ABSTRACT

Anarchism has an ambivalent relationship to the academy.2 This is, when one takes a second to reflect, not so surprising. How can one maintain any sense of ethical commitment to non-hierarchal, non-exploitative relationships in a space that operates against many of these political ideals? And how to do so without creating a space or knowledge that can be turned against these political goals themselves? As Marc Bousquet and Tiziana Terranova (2004) remind us, the institutional setting of the university is not a location outside the workings of the economy (i.e. it is not a bubble nor an ivory tower), but is very much a part of it, existing within the social factory and producing multifarious forms of value creation and the socialization of labor (the development of “human capital” and the ability to brandish forth credentials to obtain employment, practices of knowledge, information, and organization that are used throughout the entire social field) (Bousquet 2008; Harvie 2006). This is the case, broadly speaking, both for the classical university, which played an important role in the process of state building and the creation of national culture, and for the neoliberal university, which is more geared to the development of new forms of innovation and creativity.
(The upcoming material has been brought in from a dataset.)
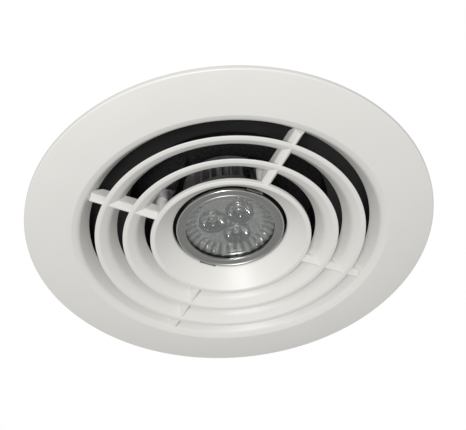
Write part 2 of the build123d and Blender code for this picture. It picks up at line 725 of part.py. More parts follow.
with BuildPart() as lid:
    with BuildSketch(Plane.XY.offset(BOX_TOP)):
        with Locations((0, box_mid_y)):
            RectangleRounded(BOX_X, box_y, 3.0)
    extrude(amount=BOX_WALL)
    fillet(lid.edges().group_by(Axis.Z)[-1], 0.7)
    with BuildSketch(Plane.XY.offset(BOX_TOP)):
        with Locations((0, box_mid_y)):
            RectangleRounded(BOX_X - 2 * BOX_WALL - 0.3, box_y - 2 * BOX_WALL - 0.3, 1.5)
            RectangleRounded(BOX_X - 4 * BOX_WALL, box_y - 4 * BOX_WALL, 1.0, mode=Mode.SUBTRACT)
    extrude(amount=-1.5)
save(lid, "terminal_lid")

with BuildPart() as bar:
    with BuildSketch(Plane.XY.offset(POST_TOP)):
        with Locations((CLAMP_X, CLAMP_Y)):
            RectangleRounded(4.6, 2 * CLAMP_POST + 3.6, 1.2)
        with Locations(*post_spots):
            Circle(1.15, mode=Mode.SUBTRACT)
    extrude(amount=2.0)
save(bar, "cable_clamp")
save(pan_screw([Plane((*spot, POST_TOP + 2.0)) for spot in post_spots], 1.0, 6.0, 1.9, 1.3), "cable_clamp_screws")

# ---- Two-pole terminal block: insulating body, brass tubes, clamping screws and its fixing screw ----
screw_ys = (BLOCK_Y0 + 2.4, BLOCK_Y1 - 2.4)
pole_xs = (-TERMINAL_X, TERMINAL_X)
TUBE_R = 2.1
well_spots = [(x, y) for x in pole_xs for y in screw_ys]
FIX_SEAT = 59.4
with BuildPart() as block:
    with BuildSketch(Plane.XY.offset(BOX_FLOOR)):
        with Locations((0, block_mid_y)):
            RectangleRounded(BLOCK_X, BLOCK_Y1 - BLOCK_Y0, 1.2)
    extrude(amount=BLOCK_H)
    with BuildSketch(Plane.XZ.offset(-BLOCK_Y1 - 1)):
        with Locations(*[(x, LEAD_Z) for x in pole_xs]):
            Circle(TUBE_R + 0.05)
    extrude(amount=BLOCK_Y1 - BLOCK_Y0 + 2, mode=Mode.SUBTRACT)
    with BuildSketch(Plane.XY.offset(LEAD_Z)):
        with Locations(*well_spots):
            Circle(1.7)
    extrude(amount=BLOCK_H, mode=Mode.SUBTRACT)
    with BuildSketch(Plane.XY.offset(BOX_FLOOR)):
        with Locations((0, block_mid_y)):
            Circle(1.25)
    extrude(amount=BLOCK_H, mode=Mode.SUBTRACT)
    with BuildSketch(Plane.XY.offset(FIX_SEAT)):
        with Locations((0, block_mid_y)):
            Circle(1.9)
    extrude(amount=BLOCK_H, mode=Mode.SUBTRACT)
save(block, "terminal_block")

with BuildPart() as tubes:
    with BuildSketch(Plane.XZ.offset(0.4 - BLOCK_Y1)):
        with Locations(*[(x, LEAD_Z) for x in pole_xs]):
            Circle(TUBE_R)
            Circle(1.2, mode=Mode.SUBTRACT)
    extrude(amount=BLOCK_Y1 - BLOCK_Y0 - 0.8)
    with BuildSketch(Plane.XY.offset(LEAD_Z)):
        with Locations(*well_spots):
            Circle(1.1)
    extrude(amount=TUBE_R + 1, mode=Mode.SUBTRACT)
save(tubes, "terminal_tubes")

well_seats = [Plane((*spot, LEAD_Z + TUBE_R + 0.3)) for spot in well_spots]
save(pan_screw(well_seats, 1.05, TUBE_R - LEAD_R + 0.15, 1.55, 1.4), "terminal_screws")
save(pan_screw([Plane((0, block_mid_y, FIX_SEAT))], 1.1, 8.0, 1.75, 1.5), "terminal_fixing_screw")

# ---- Leads from the lampholder's contacts, up through the strap and into the terminal block ----
LEAD_START = 46.6
for name, pole_x, spot in (("live", pole_xs[0], pin_spots[1]), ("neutral", pole_xs[1], pin_spots[0])):
    start = strap_plane(LEAD_START).from_local_coords((*spot, 0))
    corner = Vector(start.X, start.Y, LEAD_Z)
    turn = Vector(pole_x, BLOCK_Y0 - 1.2, LEAD_Z)
    end = Vector(pole_x, BLOCK_Y0 + 3.8, LEAD_Z)
    runs = [(corner - start).length, (turn - corner).length, (end - turn).length]
    bend = radians((turn - corner).get_angle(end - turn))
    radii = [0.45 * min(runs[:2]), 0.45 * min(runs[1:]) / (sin(bend / 2) / cos(bend / 2))]
    with BuildPart() as lead:
        with BuildLine() as route:
            FilletPolyline(start, corner, turn, end, radius=radii)
        with BuildSketch(Plane(origin=route.line @ 0, z_dir=route.line % 0)):
            Circle(LEAD_R)
        sweep()
    print(name, "lead", round(route.wires()[0].length, 2), "mm, radii", [round(r, 1) for r in radii])
    save(lead, f"lampholder_lead_{name}")

# ---- Lamp: front ring, cover glass, reflector, lenses, LED board, heat sink, driver, base and pins ----
with BuildPart() as rim:
    with BuildSketch(Plane.XZ) as section:
        Polygon(
            (WINDOW_R, LAMP_Z + 0.4),
            (LAMP_R - 0.8, LAMP_Z + 0.4),
            (LAMP_R - 0.8, LAMP_Z),
            (LAMP_R, LAMP_Z),
            (LAMP_R, 9.0),
            (LAMP_R - 0.8, 9.0),
            (LAMP_R - 0.8, GLASS_Z),
            (WINDOW_R, GLASS_Z),
            align=None,
        )
        fillet(section.vertices().group_by(Axis.Y)[0], 0.25)
    revolve(axis=Axis.Z)
save(rim, "lamp_front_ring")

GLASS_R = LAMP_R - 0.9
with BuildPart() as glass:
    with BuildSketch(Plane.XY.offset(GLASS_Z)):
        Circle(GLASS_R)
    extrude(amount=GLASS_T)
save(glass, "lamp_cover_glass")

CAVITY_R = PLUG_R + 0.2
CORE_R = 16.0
FIN_BASE = 10.6
PLUG_BASE = 27.6
glass_back = GLASS_Z + GLASS_T
with BuildPart() as sink:
    with BuildSketch(Plane.XZ):
        Polygon(
            (0, BOARD_Z),
            (CUP_IN, BOARD_Z),
            (CUP_IN, glass_back),
            (GLASS_R, glass_back),
            (GLASS_R, 9.05),
            (LAMP_R - 0.3, 9.05),
            (LAMP_R - 0.3, FIN_BASE),
            (LAMP_R - 1.5, BOARD_Z + 1.8),
            (CORE_R, BOARD_Z + 1.8),
            (CORE_R, SINK_TOP - 1.8),
            (SINK_TOP_R, SINK_TOP - 1.8),
            (SINK_TOP_R, SINK_TOP),
            (CAVITY_R, SINK_TOP),
            (CAVITY_R, BOARD_Z + 2.7),
            (0, BOARD_Z + 2.7),
            align=None,
        )
    revolve(axis=Axis.Z)
    for k in range(FINS):
        with BuildSketch(radial_plane(360 / FINS * k)):
            Polygon(
                (CORE_R - 0.5, BOARD_Z + 0.8),
                (LAMP_R - 1.3, BOARD_Z + 0.8),
                (SINK_TOP_R - 0.2, SINK_TOP - 0.6),
                (CORE_R - 0.5, SINK_TOP - 0.6),
                align=None,
            )
        extrude(amount=0.5, both=True)
save(sink, "lamp_heat_sink")

LENS_SEAT = 7.6
DISH_R = 15.2
lens_spots = PolarLocations(LENS_CIRCLE_R, 3, start_angle=LENS_AZIMUTH)
with BuildPart() as reflector:
    with BuildSketch(Plane.XZ):
        Polygon(
            (0, LENS_SEAT),
            (DISH_R, LENS_SEAT),
            (WINDOW_R, glass_back + 0.3),
            (CUP_IN - 0.2, glass_back + 0.1),
            (CUP_IN - 0.2, glass_back + 1.0),
            (DISH_R, LENS_SEAT + 0.8),
            (0, LENS_SEAT + 0.8),
            align=None,
        )
    revolve(axis=Axis.Z)
    with BuildSketch(Plane.XY.offset(LENS_SEAT - 1)):
        with lens_spots:
            Circle(LENS_R - 0.9)
    extrude(amount=3, mode=Mode.SUBTRACT)
save(reflector, "lamp_reflector")

with BuildPart(mode=Mode.PRIVATE) as lens:
    with BuildSketch(Plane.XZ):
        Polygon(
            (0, LENS_SEAT - 1.2),
            (LENS_R, LENS_SEAT - 1.2),
            (LENS_R, LENS_SEAT),
            (LENS_R - 1.0, LENS_SEAT),
            (2.6, 10.7),
            (1.7, 10.7),
            (1.3, 9.2),
            (0, 9.2),
            align=None,
        )
    revolve(axis=Axis.Z)
with BuildPart() as lenses:
    with lens_spots:
        add(lens.part)
save(lenses, "tir_lenses")

with BuildPart() as board:
    with BuildSketch(Plane.XY.offset(BOARD_Z)):
        Circle(20.0)
        Circle(1.5, mode=Mode.SUBTRACT)
    extrude(amount=-1.0)
save(board, "led_board")

with BuildPart() as emitters:
    with BuildSketch(Plane.XY.offset(BOARD_Z - 1.0)):
        with lens_spots:
            Rectangle(3.0, 3.0)
    extrude(amount=-0.6)
save(emitters, "led_emitters")

with BuildPart() as driver:
    with BuildSketch(Plane.XY.offset(PLUG_BASE)):
        Circle(PLUG_R - 0.5)
    extrude(amount=-1.2)
save(driver, "driver_board")

driver_face = PLUG_BASE - 1.2
with BuildPart() as driver_parts:
    with BuildSketch(Plane.XY.offset(driver_face)):
        with Locations((5.4, 2.0)):
            Circle(3.2)
    extrude(amount=-8.0)
    with BuildSketch(Plane.XY.offset(driver_face)):
        with Locations((-4.6, 4.6)):
            Circle(3.6)
            Circle(1.4, mode=Mode.SUBTRACT)
    extrude(amount=-4.0)
    with BuildSketch(Plane.XY.offset(driver_face)):
        with Locations((-3.0, -5.0)):
            Rectangle(6.0, 4.0)
        with Locations((4.5, -5.6)):
            Rectangle(3.0, 1.6)
    extrude(amount=-1.4)
save(driver_parts, "driver_parts")

with BuildPart() as base:
    with BuildSketch(Plane.XY.offset(PLUG_BASE)):
        Circle(PLUG_R)
    extrude(amount=SINK_TOP - PLUG_BASE)
    with BuildSketch(Plane.XY.offset(SINK_TOP)):
        Circle(BASE_R)
    extrude(amount=BASE_TOP - SINK_TOP)
    fillet(base.edges().group_by(Axis.Z)[-1], 1.2)
    with BuildSketch(strap_plane(BASE_TOP)):
        with Locations(*pin_spots):
            Circle(LAMP_PIN_R + 0.02)
    extrude(amount=-6.0, mode=Mode.SUBTRACT)
save(base, "lamp_base")

with BuildPart() as pins:
    with BuildSketch(strap_plane(BASE_TOP - 6.0)):
        with Locations(*pin_spots):
            Circle(LAMP_PIN_R)
    extrude(amount=PIN_TOP - BASE_TOP + 6.0)
    fillet(pins.edges().group_by(Axis.Z)[-1], 0.35)
save(pins, "lamp_pins")
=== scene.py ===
"""Round ceiling grille for a ducted fan, with an LED spot lamp in it. Metres; the ceiling is at z = 0."""

from math import atan2, cos, hypot, pi, radians, sin, tau

import bmesh
import bpy
from mathutils import Matrix, Quaternion, Vector
from mathutils import noise as field


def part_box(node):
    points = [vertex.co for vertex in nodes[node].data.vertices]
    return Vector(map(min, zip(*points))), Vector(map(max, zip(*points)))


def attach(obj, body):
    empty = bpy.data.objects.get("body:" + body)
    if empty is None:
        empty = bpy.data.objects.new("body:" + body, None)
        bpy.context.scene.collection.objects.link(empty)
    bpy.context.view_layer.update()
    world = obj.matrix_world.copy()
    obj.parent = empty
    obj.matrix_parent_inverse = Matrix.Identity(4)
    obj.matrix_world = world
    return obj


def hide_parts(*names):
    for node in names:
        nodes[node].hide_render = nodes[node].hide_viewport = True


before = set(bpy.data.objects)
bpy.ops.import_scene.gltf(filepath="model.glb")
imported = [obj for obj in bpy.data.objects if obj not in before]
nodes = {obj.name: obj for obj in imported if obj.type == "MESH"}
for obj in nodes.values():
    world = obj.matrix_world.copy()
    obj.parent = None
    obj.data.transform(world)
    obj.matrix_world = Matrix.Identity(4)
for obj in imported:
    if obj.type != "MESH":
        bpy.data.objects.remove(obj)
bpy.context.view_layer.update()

# ---- Grille moulding ----
# One injection moulding in off-white ABS: a sloping flange with a lip, two conical blades and a bezel,
# joined by four ribs. The visible face has a fine spark-eroded grain, and the back carries the skirt and
# four screw bosses.


class Value:
    """A socket in a material. Arithmetic on it adds Math nodes."""

    def __init__(self, finish, socket):
        self.finish = finish
        self.socket = socket

    def math(self, operation, *terms, clamp=False):
        return self.finish.node(
            "ShaderNodeMath", {"operation": operation, "use_clamp": clamp}, dict(enumerate(terms)))

    def __add__(self, other):
        return self.math("ADD", self, other)

    __radd__ = __add__

    def __sub__(self, other):
        return self.math("SUBTRACT", self, other)

    def __rsub__(self, other):
        return self.math("SUBTRACT", other, self)

    def __mul__(self, other):
        return self.math("MULTIPLY", self, other)

    __rmul__ = __mul__

    def __pow__(self, other):
        return self.math("POWER", self, other)

    def clamped(self):
        return self.math("ADD", self, 0.0, clamp=True)


class Finish:
    """A material. node() adds a node: its settings first, then the values or links of its sockets."""

    def __init__(self, name):
        self.material = bpy.data.materials.new(name)
        self.material.use_nodes = True
        self.tree = self.material.node_tree
        self.tree.nodes.clear()

    def node(self, kind, settings=None, sockets=None, output=0):
        made = self.tree.nodes.new(kind)
        for key, value in (settings or {}).items():
            if key == "stops":
                for stop, (place, shade) in zip(made.color_ramp.elements, value):
                    stop.position = place
                    stop.color = (shade, shade, shade, 1)
            else:
                setattr(made, key, value)
        for key, value in (sockets or {}).items():
            if isinstance(value, Value):
                self.tree.links.new(value.socket, made.inputs[key])
            else:
                made.inputs[key].default_value = value
        return Value(self, made.outputs[output] if made.outputs else None)

    def place(self):
        return self.node("ShaderNodeTexCoord", output=3)

    def noise(self, scale, detail=3.0, roughness=0.5, vector=None):
        sockets = {"Vector": vector or self.place(), "Scale": scale, "Detail": detail, "Roughness": roughness}
        return self.node("ShaderNodeTexNoise", {}, sockets)

    def axes(self):
        """The object's x, y and z as three values."""
        split = self.node("ShaderNodeSeparateXYZ", {}, {0: self.place()})
        return [Value(self, split.socket.node.outputs[k]) for k in range(3)]

    def blend(self, amount, first, second):
        """A colour between two others."""
        sockets = {0: amount, 6: (*first, 1) if isinstance(first, tuple) else first}
        sockets[7] = (*second, 1) if isinstance(second, tuple) else second
        return self.node("ShaderNodeMix", {"data_type": "RGBA"}, sockets, 2)

    def bump(self, height, distance, strength=1.0):
        return self.node("ShaderNodeBump", {}, {"Height": height, "Distance": distance, "Strength": strength})

    def shade(self, **sockets):
        """A Principled surface: names as on the shader, with _ for a space."""
        named = {key.replace("_", " "): value for key, value in sockets.items()}
        if isinstance(named.get("Base Color"), tuple):
            named["Base Color"] = (*named["Base Color"], 1)
        return self.node("ShaderNodeBsdfPrincipled", {}, named)

    def finished(self, surface):
        self.node("ShaderNodeOutputMaterial", {}, {"Surface": surface})
        return self.material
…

That is to say, of course, innovation and creativity understood primarily as those forms that can be translated into new intellectual property rights, patents, and commodifiable forms of knowledge and skills. Thus, there is no “golden age” of the university that one can refer to or attempt to go back to; it is not a “university in ruins” that can be rebuilt to return to its former glory precisely because it is a space that has always played a role in creating and maintaining questionable forms of power (Readings 1997).